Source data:

┌──

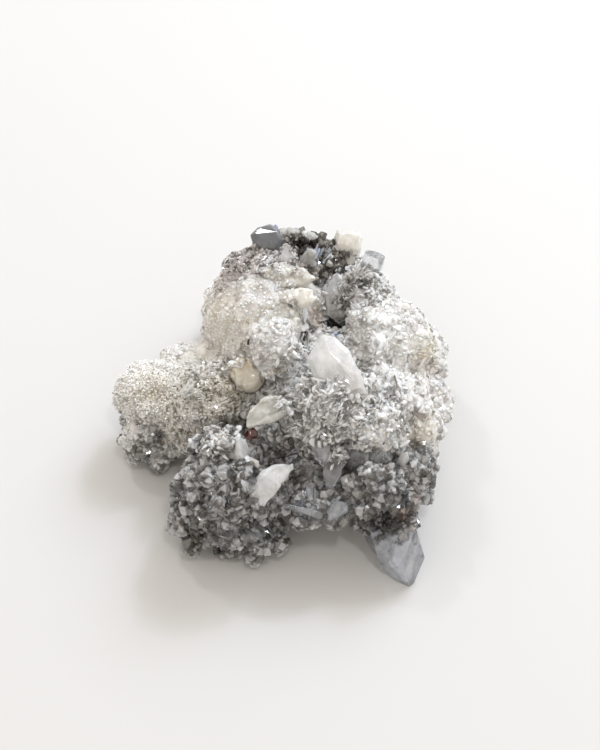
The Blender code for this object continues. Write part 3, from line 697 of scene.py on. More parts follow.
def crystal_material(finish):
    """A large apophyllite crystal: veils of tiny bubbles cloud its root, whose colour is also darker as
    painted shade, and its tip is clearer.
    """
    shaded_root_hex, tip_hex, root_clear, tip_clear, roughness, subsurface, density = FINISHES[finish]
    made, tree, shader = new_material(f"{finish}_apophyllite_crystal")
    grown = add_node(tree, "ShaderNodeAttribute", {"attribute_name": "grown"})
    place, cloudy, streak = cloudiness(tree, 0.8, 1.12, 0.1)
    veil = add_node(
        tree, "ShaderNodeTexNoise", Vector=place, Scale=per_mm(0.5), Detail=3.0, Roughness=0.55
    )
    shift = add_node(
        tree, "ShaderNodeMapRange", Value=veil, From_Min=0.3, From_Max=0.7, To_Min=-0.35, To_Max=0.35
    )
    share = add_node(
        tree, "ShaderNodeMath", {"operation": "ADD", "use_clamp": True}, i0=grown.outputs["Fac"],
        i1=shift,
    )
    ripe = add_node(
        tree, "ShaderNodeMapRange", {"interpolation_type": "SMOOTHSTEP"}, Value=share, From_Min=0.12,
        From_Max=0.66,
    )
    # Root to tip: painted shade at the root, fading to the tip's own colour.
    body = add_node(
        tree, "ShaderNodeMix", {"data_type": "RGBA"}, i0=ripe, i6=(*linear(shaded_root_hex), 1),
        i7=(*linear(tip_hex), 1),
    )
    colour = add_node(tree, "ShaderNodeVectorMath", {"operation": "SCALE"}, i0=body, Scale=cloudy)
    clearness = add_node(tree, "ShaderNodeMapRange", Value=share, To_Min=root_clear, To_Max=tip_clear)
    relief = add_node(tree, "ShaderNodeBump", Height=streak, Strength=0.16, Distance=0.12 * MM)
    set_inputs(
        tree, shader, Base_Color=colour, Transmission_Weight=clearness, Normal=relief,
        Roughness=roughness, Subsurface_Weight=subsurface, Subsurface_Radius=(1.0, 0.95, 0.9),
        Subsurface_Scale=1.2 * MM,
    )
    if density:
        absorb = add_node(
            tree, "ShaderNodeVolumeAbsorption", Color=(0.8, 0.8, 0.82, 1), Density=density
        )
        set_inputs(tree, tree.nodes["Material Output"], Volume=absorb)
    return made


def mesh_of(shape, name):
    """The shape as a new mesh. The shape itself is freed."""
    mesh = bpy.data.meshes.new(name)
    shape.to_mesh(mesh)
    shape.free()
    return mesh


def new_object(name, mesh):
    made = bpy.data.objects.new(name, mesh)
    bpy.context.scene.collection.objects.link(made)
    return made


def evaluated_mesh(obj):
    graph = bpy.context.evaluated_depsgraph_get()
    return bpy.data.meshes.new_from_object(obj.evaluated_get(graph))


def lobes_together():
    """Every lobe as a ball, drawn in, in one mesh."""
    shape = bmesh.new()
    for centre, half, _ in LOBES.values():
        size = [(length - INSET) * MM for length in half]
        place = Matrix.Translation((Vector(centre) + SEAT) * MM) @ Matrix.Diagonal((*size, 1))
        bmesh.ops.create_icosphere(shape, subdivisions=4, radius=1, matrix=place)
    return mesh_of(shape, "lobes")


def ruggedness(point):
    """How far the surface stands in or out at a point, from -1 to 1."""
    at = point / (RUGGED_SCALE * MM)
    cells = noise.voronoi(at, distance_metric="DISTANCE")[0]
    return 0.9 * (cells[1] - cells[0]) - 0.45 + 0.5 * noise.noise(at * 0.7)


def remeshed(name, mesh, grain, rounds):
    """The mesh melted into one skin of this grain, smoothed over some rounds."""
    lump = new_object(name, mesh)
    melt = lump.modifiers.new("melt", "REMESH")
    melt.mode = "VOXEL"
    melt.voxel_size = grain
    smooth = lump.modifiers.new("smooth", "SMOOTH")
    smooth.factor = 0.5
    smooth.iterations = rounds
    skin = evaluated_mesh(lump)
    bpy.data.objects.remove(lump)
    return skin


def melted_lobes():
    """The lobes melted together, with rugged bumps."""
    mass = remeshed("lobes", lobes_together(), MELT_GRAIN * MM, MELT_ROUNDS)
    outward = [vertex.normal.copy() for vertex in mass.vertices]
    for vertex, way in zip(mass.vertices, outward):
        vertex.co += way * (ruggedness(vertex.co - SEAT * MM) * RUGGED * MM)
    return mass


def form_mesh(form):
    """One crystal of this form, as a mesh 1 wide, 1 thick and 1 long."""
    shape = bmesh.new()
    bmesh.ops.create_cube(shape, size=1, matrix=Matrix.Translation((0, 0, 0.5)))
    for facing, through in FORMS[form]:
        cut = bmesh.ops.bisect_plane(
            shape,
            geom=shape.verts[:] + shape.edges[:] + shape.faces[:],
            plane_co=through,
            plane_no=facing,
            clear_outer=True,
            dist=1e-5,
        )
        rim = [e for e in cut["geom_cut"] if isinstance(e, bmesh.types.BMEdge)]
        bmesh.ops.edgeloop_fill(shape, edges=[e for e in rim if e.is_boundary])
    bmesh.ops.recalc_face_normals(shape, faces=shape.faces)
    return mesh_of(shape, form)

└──
┌──

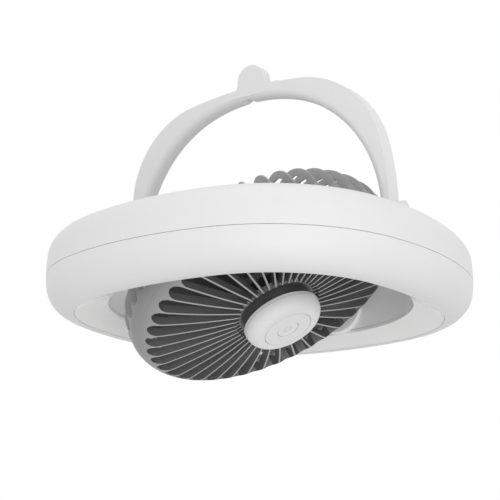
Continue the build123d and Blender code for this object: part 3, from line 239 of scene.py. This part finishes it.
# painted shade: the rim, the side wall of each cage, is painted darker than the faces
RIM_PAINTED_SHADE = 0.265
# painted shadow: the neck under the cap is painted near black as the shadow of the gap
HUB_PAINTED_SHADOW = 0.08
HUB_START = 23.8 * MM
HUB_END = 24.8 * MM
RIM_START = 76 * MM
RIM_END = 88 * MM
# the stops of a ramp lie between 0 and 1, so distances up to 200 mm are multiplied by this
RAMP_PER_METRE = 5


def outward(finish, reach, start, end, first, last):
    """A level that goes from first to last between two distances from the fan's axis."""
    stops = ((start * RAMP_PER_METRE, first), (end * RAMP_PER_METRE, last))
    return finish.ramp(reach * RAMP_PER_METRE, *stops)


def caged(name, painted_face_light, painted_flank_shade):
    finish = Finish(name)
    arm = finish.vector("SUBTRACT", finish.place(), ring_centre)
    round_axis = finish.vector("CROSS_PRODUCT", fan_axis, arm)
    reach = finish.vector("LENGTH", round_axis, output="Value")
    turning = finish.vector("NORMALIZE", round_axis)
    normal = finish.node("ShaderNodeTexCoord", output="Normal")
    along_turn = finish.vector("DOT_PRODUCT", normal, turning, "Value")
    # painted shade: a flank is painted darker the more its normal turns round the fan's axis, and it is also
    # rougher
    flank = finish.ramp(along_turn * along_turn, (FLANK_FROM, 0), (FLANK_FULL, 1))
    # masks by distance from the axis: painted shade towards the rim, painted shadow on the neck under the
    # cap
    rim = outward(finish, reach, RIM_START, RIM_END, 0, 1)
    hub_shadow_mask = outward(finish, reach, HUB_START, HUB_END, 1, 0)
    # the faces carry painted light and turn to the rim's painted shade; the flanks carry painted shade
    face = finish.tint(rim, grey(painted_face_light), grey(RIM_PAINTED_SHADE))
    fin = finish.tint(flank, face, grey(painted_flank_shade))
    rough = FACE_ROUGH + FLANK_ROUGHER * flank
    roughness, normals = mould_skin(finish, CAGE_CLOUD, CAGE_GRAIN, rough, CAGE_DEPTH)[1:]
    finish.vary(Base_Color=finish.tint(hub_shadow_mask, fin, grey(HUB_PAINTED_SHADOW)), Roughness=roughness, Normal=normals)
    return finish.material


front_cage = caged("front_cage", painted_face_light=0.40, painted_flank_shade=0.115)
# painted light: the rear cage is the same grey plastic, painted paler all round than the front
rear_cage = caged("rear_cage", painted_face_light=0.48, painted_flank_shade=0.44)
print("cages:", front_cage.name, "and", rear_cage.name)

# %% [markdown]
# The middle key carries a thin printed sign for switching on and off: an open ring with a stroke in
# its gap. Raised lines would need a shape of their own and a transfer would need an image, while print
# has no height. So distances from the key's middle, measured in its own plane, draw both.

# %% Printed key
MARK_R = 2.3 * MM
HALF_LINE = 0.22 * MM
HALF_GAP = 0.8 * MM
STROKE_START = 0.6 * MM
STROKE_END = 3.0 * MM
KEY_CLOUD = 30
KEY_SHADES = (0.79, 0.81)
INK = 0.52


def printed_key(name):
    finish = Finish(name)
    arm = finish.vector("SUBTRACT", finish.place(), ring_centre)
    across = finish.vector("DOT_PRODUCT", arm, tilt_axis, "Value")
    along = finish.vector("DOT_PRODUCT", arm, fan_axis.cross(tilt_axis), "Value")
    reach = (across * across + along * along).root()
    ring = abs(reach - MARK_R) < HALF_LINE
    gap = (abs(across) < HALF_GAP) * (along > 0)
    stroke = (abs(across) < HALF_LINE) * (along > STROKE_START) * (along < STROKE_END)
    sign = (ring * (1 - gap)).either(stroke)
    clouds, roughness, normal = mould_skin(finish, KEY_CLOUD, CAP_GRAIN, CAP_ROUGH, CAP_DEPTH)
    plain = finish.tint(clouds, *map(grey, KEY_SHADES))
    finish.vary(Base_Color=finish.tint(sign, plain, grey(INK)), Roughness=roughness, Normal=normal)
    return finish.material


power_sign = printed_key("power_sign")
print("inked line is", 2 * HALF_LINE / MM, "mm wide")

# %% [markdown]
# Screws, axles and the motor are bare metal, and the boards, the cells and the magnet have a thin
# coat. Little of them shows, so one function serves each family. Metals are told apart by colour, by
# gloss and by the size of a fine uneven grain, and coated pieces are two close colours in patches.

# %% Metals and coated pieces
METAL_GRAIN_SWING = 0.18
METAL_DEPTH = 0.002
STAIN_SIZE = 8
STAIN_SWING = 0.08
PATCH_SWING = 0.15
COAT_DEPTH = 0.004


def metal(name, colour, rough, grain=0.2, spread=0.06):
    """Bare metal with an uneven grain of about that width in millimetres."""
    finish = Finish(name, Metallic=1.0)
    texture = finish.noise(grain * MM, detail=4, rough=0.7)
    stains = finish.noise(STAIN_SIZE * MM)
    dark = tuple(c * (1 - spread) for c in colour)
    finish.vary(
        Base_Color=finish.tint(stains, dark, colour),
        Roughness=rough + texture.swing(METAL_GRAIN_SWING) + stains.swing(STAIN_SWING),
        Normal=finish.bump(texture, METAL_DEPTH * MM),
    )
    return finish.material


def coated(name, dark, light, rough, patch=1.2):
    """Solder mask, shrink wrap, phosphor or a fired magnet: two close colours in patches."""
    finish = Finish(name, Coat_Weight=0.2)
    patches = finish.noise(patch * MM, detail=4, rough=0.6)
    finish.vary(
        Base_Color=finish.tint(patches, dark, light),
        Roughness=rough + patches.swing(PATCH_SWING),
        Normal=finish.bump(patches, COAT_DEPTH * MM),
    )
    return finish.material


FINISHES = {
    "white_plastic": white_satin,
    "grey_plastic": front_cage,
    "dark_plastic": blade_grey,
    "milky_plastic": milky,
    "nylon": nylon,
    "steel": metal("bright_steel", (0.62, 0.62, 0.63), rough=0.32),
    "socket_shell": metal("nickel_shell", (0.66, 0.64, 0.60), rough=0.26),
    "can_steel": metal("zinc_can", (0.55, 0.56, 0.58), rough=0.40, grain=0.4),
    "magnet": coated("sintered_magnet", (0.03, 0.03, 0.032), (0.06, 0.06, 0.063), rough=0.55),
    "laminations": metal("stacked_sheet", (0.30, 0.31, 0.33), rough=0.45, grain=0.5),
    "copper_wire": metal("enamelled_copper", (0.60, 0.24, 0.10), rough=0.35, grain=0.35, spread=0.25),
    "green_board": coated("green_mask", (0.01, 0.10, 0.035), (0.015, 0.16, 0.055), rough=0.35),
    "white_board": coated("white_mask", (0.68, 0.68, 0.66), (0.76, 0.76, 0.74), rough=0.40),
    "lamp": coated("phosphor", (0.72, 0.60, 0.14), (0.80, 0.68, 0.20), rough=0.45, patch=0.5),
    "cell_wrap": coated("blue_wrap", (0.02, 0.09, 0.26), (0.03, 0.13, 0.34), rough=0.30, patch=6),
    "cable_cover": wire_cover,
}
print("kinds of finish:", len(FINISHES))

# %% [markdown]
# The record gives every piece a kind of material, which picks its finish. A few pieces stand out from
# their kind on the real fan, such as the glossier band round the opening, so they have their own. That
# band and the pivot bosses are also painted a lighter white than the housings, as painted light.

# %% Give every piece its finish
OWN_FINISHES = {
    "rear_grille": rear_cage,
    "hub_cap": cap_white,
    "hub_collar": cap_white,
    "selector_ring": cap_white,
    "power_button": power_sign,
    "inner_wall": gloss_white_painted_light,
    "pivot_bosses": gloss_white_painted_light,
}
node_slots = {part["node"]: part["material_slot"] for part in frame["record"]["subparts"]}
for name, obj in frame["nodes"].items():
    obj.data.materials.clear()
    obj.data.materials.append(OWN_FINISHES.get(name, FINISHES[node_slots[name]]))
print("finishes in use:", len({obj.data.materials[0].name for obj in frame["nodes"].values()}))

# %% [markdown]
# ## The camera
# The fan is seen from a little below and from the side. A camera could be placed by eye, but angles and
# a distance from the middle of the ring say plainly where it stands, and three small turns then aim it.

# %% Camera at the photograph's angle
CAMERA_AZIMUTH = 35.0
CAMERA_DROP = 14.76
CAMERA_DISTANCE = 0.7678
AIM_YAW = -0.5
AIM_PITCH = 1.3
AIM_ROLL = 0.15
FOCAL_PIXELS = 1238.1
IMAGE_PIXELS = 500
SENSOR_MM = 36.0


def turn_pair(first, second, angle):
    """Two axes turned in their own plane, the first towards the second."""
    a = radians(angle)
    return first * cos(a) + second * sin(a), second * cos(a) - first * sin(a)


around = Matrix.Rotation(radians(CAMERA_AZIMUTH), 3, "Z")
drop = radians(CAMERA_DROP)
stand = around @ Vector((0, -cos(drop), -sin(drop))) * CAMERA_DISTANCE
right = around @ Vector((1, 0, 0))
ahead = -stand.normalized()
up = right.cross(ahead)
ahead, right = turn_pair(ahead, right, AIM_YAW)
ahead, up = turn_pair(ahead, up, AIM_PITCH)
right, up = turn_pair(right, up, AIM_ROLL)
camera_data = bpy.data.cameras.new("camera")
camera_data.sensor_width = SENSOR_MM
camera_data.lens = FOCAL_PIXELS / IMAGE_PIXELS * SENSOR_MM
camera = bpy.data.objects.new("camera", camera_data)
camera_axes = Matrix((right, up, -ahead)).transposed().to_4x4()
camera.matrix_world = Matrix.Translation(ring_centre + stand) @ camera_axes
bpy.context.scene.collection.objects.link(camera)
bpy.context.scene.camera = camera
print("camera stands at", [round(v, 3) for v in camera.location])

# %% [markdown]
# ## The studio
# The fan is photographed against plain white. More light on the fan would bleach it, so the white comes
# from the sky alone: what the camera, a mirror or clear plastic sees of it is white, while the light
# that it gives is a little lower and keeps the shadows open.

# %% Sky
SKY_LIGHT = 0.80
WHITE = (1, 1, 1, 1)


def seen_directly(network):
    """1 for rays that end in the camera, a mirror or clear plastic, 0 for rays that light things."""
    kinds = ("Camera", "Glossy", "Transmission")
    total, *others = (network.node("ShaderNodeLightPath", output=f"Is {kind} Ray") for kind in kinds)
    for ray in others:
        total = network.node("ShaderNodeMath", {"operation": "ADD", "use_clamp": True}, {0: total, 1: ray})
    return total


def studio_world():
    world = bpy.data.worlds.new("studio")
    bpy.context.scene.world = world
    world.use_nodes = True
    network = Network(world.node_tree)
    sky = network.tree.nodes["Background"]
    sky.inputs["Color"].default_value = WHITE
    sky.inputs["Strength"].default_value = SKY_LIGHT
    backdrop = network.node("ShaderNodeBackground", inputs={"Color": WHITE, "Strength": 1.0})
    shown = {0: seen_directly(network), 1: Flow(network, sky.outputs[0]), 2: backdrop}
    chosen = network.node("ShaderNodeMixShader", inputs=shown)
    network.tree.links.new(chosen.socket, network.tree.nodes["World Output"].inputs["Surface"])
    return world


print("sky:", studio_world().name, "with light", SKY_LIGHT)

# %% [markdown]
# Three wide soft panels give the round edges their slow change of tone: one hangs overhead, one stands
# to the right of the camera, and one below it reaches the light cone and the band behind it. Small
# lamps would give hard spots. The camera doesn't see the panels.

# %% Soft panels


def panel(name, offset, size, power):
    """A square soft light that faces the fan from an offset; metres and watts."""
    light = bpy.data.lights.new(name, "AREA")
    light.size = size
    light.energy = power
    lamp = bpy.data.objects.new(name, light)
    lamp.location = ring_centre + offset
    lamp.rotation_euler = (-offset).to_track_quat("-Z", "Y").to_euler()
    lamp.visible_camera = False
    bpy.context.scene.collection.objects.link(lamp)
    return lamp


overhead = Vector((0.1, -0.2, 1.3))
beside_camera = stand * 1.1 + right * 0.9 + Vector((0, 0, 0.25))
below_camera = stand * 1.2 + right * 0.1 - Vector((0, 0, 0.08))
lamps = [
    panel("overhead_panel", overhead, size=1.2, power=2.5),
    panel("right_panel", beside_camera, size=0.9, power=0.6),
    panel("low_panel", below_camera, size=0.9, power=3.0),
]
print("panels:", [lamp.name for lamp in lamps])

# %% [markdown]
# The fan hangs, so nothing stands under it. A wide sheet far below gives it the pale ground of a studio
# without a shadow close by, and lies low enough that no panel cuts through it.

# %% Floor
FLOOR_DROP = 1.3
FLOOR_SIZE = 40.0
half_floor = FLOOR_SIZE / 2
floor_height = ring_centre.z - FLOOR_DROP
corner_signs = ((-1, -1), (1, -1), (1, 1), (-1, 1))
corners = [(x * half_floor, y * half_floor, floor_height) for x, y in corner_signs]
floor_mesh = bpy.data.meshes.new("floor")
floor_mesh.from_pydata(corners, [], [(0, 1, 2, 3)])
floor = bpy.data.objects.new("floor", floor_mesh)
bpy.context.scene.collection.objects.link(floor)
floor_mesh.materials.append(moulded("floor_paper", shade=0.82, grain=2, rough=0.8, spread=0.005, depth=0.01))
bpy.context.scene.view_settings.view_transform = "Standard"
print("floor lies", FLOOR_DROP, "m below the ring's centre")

└──

Goal: Search the listing for the word "Blender". Copy every line in which it occurs.

Output of the task:
The Blender code for this object continues. Write part 3, from line 697 of scene.py on. More parts follow.
Continue the build123d and Blender code for this object: part 3, from line 239 of scene.py. This part finishes it.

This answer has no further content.